:: Supplied data

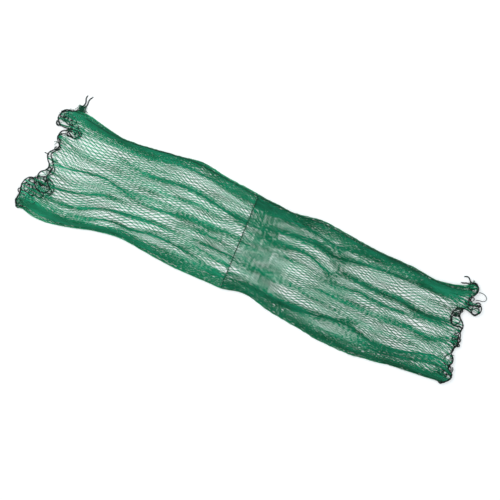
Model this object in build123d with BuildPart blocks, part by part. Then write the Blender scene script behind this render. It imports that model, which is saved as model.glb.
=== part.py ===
"""Open-ended sleeve of knotted netting, lying flat: two lengths of netting laced together at the middle.

The sleeve lies along X on the plane z = 0. The origin is at the middle of the lacing seam, on the
surface that the net lies on. The left half is on -X and the right half on +X. All lengths are in mm.
"""

from build123d import *
import math
import os

# Twine and cord
MOUTH_CORD_D = 3.2
SEAM_CORD_D = 2.2
SIDE_CORD_D = 2.0
CORD_END_D = 3.0
TIE_TWINE_D = 2.0
TOUCH_GAP = 0.1

# Heights of the flattened tube
LAYER_T = 1.2
UPPER_Z = 9.8
BUNDLE_H = UPPER_Z + LAYER_T
BUNDLE_OUTER_FILLET = 3.5

# Heights of the cords
UPPER_RUN_Z = BUNDLE_H + MOUTH_CORD_D / 2 + TOUCH_GAP
LOWER_RUN_Z = LAYER_T + MOUTH_CORD_D / 2 + TOUCH_GAP
MID_RUN_Z = (UPPER_RUN_Z + LOWER_RUN_Z) / 2
SIDE_CORD_Z = BUNDLE_H + SIDE_CORD_D / 2 + TOUCH_GAP
SIDE_CORD_INSET = 5.0

# The lacing seam at the middle, and where each half begins beside it
RIGHT_START = 3.0
LEFT_START = -6.0
SEAM_UNDERLAP = 2.5
SEAM_UNDERLAP_MARGIN = 3.0
SEAM_BACK_Y = 161.0
SEAM_FRONT_Y = -165.0
SEAM_CORNER_R = 3.8

# Knots and lashings
KNOT_R = 4.6
LASHING_R = 6.0
LASHING_HOLE_R = 2.6
LASHING_L = 4.5
STUB_D = 4.0
STUB_L = 15.0

# Long edges, from the seam outwards: x, y of the outer edge, and width of the gathered bundle there.
LEFT_BACK = [
    (0, 165, 14), (-130, 174, 16), (-252, 185, 24), (-319, 174, 14), (-396, 162, 14),
    (-502, 149, 20), (-579, 157, 26), (-640, 170, 32),
]
LEFT_FRONT = [
    (0, -169, 12), (-85, -172, 14), (-230, -165, 14), (-385, -157, 20), (-463, -173, 22),
    (-585, -201, 26), (-652, -193, 32), (-692, -192, 36),
]
RIGHT_BACK = [
    (0, 165, 14), (125, 157, 16), (242, 174, 14), (381, 159, 18), (569, 157, 22),
    (714, 149, 26), (757, 168, 32),
]
RIGHT_FRONT = [
    (0, -169, 12), (81, -154, 20), (192, -173, 30), (300, -186, 22), (414, -194, 14),
    (569, -181, 18), (669, -165, 22), (775, -154, 30),
]

# Mouth edge of the netting between its two bundles, from the back corner to the front corner.
LEFT_MOUTH_EDGE = [(-660, 70), (-672, 0), (-682, -80)]
RIGHT_MOUTH_EDGE = [(750, 60), (772, 0), (782, -60)]

# Mouth cords: each starts at its knot in the back corner, runs along the upper edge to the front
# corner, drops there, and comes back along the lower edge to the knot.
LEFT_UPPER_RUN = [
    (-679, 165), (-697, 160), (-714, 149), (-722, 130), (-714, 112), (-695, 103), (-668, 106),
    (-645, 112), (-630, 104), (-634, 88), (-651, 82), (-670, 87), (-687, 82), (-698, 66),
    (-685, 50), (-668, 36), (-682, 20), (-694, 4), (-680, -10), (-667, -28), (-668, -50),
    (-676, -70), (-664, -88), (-647, -100), (-650, -117), (-669, -127), (-690, -122), (-702, -106),
    (-711, -90), (-727, -94), (-738, -112), (-740, -134), (-732, -154), (-737, -176), (-730, -195),
]
LEFT_LOWER_RUN = [
    (-704, -173), (-712, -152), (-703, -133), (-685, -120), (-688, -99), (-705, -84), (-703, -62),
    (-685, -51), (-681, -30), (-697, -16), (-705, 4), (-692, 20), (-677, 34), (-681, 55),
    (-697, 68), (-694, 90), (-675, 99), (-665, 116), (-676, 134), (-681, 152),
]
RIGHT_UPPER_RUN = [
    (783, 191), (793, 177), (789, 158), (777, 146), (772, 130), (785, 119), (803, 123),
    (816, 134), (828, 124), (826, 105), (812, 95), (793, 99), (775, 103), (756, 96), (743, 82),
    (741, 61), (750, 42), (768, 34), (784, 44), (796, 34), (790, 14), (798, -5), (803, -22),
    (792, -36), (794, -54), (808, -64), (812, -82), (801, -95), (811, -107), (825, -112),
    (829, -130), (818, -143),
]
RIGHT_LOWER_RUN = [
    (790, -134), (800, -116), (796, -96), (780, -84), (784, -62), (799, -48), (797, -26),
    (780, -14), (777, 8), (791, 22), (798, 42), (787, 59), (770, 70), (766, 92), (779, 106),
    (784, 128), (773, 144), (771, 161),
]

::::

- **Your task**
Starting with the first line of the data above, copy each line exactly until you reach the line with "STUB_L = 15.0"; include that line as well.

- **Output for this task**
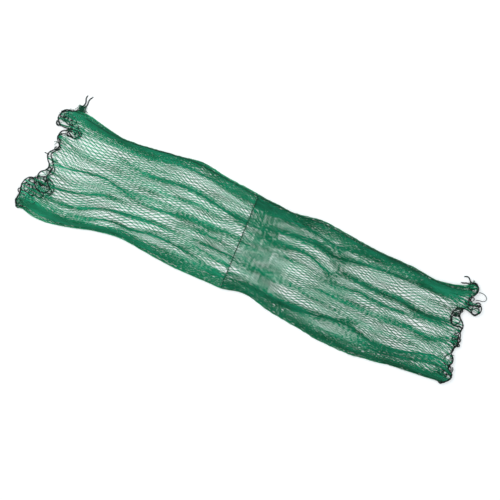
Model this object in build123d with BuildPart blocks, part by part. Then write the Blender scene script behind this render. It imports that model, which is saved as model.glb.
=== part.py ===
"""Open-ended sleeve of knotted netting, lying flat: two lengths of netting laced together at the middle.

The sleeve lies along X on the plane z = 0. The origin is at the middle of the lacing seam, on the
surface that the net lies on. The left half is on -X and the right half on +X. All lengths are in mm.
"""

from build123d import *
import math
import os

# Twine and cord
MOUTH_CORD_D = 3.2
SEAM_CORD_D = 2.2
SIDE_CORD_D = 2.0
CORD_END_D = 3.0
TIE_TWINE_D = 2.0
TOUCH_GAP = 0.1

# Heights of the flattened tube
LAYER_T = 1.2
UPPER_Z = 9.8
BUNDLE_H = UPPER_Z + LAYER_T
BUNDLE_OUTER_FILLET = 3.5

# Heights of the cords
UPPER_RUN_Z = BUNDLE_H + MOUTH_CORD_D / 2 + TOUCH_GAP
LOWER_RUN_Z = LAYER_T + MOUTH_CORD_D / 2 + TOUCH_GAP
MID_RUN_Z = (UPPER_RUN_Z + LOWER_RUN_Z) / 2
SIDE_CORD_Z = BUNDLE_H + SIDE_CORD_D / 2 + TOUCH_GAP
SIDE_CORD_INSET = 5.0

# The lacing seam at the middle, and where each half begins beside it
RIGHT_START = 3.0
LEFT_START = -6.0
SEAM_UNDERLAP = 2.5
SEAM_UNDERLAP_MARGIN = 3.0
SEAM_BACK_Y = 161.0
SEAM_FRONT_Y = -165.0
SEAM_CORNER_R = 3.8

# Knots and lashings
KNOT_R = 4.6
LASHING_R = 6.0
LASHING_HOLE_R = 2.6
LASHING_L = 4.5
STUB_D = 4.0
STUB_L = 15.0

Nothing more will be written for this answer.